*WHAT THE TASK ASKS*: Output each line of the material exactly as it stands.

*INFORMATION SUPPLIED*:
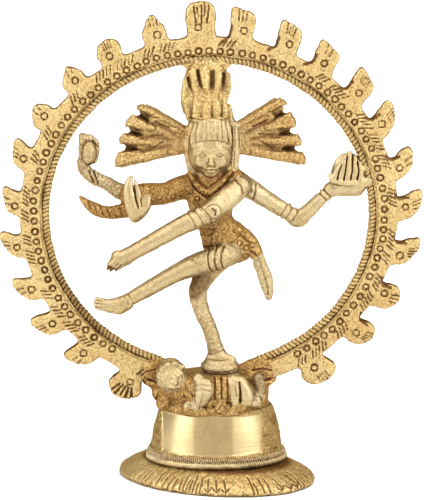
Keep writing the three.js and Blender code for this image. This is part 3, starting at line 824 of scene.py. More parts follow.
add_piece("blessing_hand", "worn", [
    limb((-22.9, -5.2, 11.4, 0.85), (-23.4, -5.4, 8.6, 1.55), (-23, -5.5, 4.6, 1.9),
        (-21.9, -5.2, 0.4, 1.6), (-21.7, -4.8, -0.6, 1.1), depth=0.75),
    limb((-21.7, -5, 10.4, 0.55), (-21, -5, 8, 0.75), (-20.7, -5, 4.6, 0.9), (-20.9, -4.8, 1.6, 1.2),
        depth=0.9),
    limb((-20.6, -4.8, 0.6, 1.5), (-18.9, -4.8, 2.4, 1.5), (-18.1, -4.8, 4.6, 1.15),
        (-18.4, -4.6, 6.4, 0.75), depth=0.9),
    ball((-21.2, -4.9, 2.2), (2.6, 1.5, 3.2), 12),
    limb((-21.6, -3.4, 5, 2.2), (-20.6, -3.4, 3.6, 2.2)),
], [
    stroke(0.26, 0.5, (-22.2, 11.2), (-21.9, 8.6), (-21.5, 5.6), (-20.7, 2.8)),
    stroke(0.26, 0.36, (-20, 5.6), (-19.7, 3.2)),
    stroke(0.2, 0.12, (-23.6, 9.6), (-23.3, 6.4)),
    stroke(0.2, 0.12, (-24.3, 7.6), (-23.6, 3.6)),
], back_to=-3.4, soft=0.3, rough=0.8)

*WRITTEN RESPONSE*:
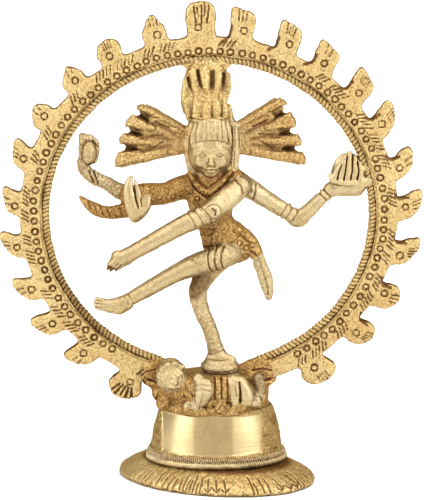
Keep writing the three.js and Blender code for this image. This is part 3, starting at line 824 of scene.py. More parts follow.
add_piece("blessing_hand", "worn", [
    limb((-22.9, -5.2, 11.4, 0.85), (-23.4, -5.4, 8.6, 1.55), (-23, -5.5, 4.6, 1.9),
        (-21.9, -5.2, 0.4, 1.6), (-21.7, -4.8, -0.6, 1.1), depth=0.75),
    limb((-21.7, -5, 10.4, 0.55), (-21, -5, 8, 0.75), (-20.7, -5, 4.6, 0.9), (-20.9, -4.8, 1.6, 1.2),
        depth=0.9),
    limb((-20.6, -4.8, 0.6, 1.5), (-18.9, -4.8, 2.4, 1.5), (-18.1, -4.8, 4.6, 1.15),
        (-18.4, -4.6, 6.4, 0.75), depth=0.9),
    ball((-21.2, -4.9, 2.2), (2.6, 1.5, 3.2), 12),
    limb((-21.6, -3.4, 5, 2.2), (-20.6, -3.4, 3.6, 2.2)),
], [
    stroke(0.26, 0.5, (-22.2, 11.2), (-21.9, 8.6), (-21.5, 5.6), (-20.7, 2.8)),
    stroke(0.26, 0.36, (-20, 5.6), (-19.7, 3.2)),
    stroke(0.2, 0.12, (-23.6, 9.6), (-23.3, 6.4)),
    stroke(0.2, 0.12, (-24.3, 7.6), (-23.6, 3.6)),
], back_to=-3.4, soft=0.3, rough=0.8)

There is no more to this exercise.